The first thing to know about route tables is that you can control BGP propagation with them. This is especially useful when:

You have peered virtual networks using a hub gateway
You want to control how packets get to that gateway and the destination.

The default is that BGP propagation is allowed over a peering connection to the spoke. In the route table (Settings > Configuration) you can disable this propagation so the BGP routes are never copied from the hub network (with the VNet gateway) to the peered spoke VNet’s subnets.

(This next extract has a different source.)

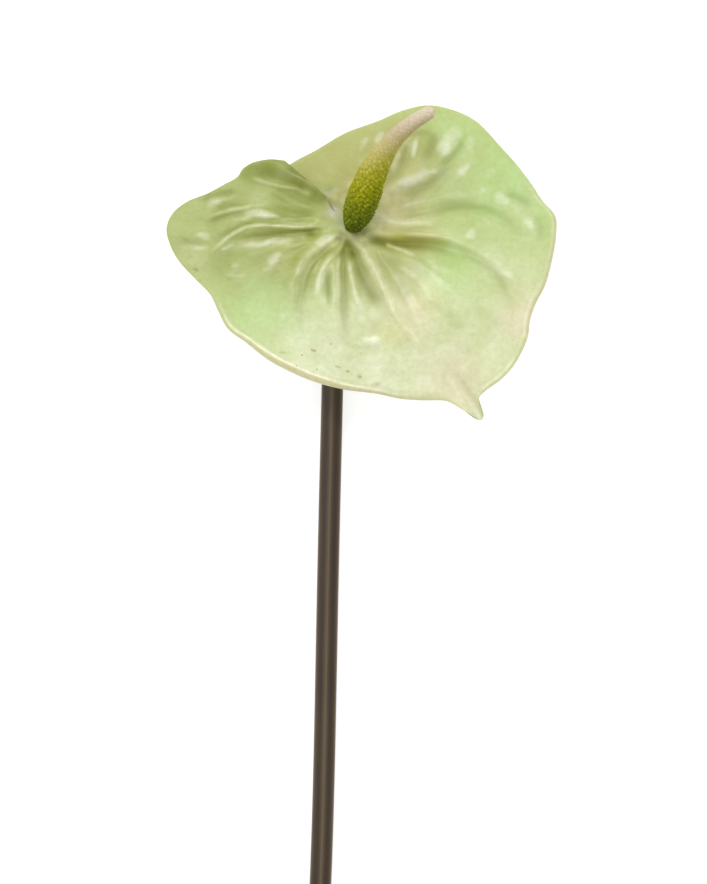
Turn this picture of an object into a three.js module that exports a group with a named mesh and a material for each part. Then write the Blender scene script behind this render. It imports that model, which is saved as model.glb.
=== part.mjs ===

The second thing about route tables is that they allow us to create user-defined routes (UDRs).

User-Defined Routes

You can control the flow of packets using user-defined routes. Note that UDRs outrank BGP routes and System Routes:

UDR
BGP routes
System routes

If I have a system or BGO route to get to 192.168.1.0/24 via some unwanted path, I can add a UDR to 192.168.1.0/24 via the desired path. If the two routes are identical destination matches, then my UDR will be active and the BGP/system route will be deactivated.

Troubleshooting Tools

The traditional tool you might have used is TRACERT. I’m sorry, it has some use, but it’s really not much more than PING. In the software defined world, the default gateway isn’t a device with a hop, the peering connection doesn’t have a hop, and TRACERT is not as useful as it would have been on-premises.

The first thing you need is the above knowledge. That really helps with everything else.

Next, make sure your NSGs aren’t the problem, not your routing!

Next is the NIC, if you are dealing with virtual machines. Go to Effective Routes and look at what is listed, what is active and what is not.

Network Watcher has a couple of tools you should also look at:

Next Hop: This is a pretty simple tool that tells you the next “appliance” that will process packets on the journey to your destination, based on the actual routing discovered.
Connection Troubleshoot: You can send a packet from a source (VM NIC or Application Gateway) to a certain destination. The results will map the path taken and the result.

The tools won’t tell you why a routing plan failed, but with the above information, you can troubleshoot a (desired) network path.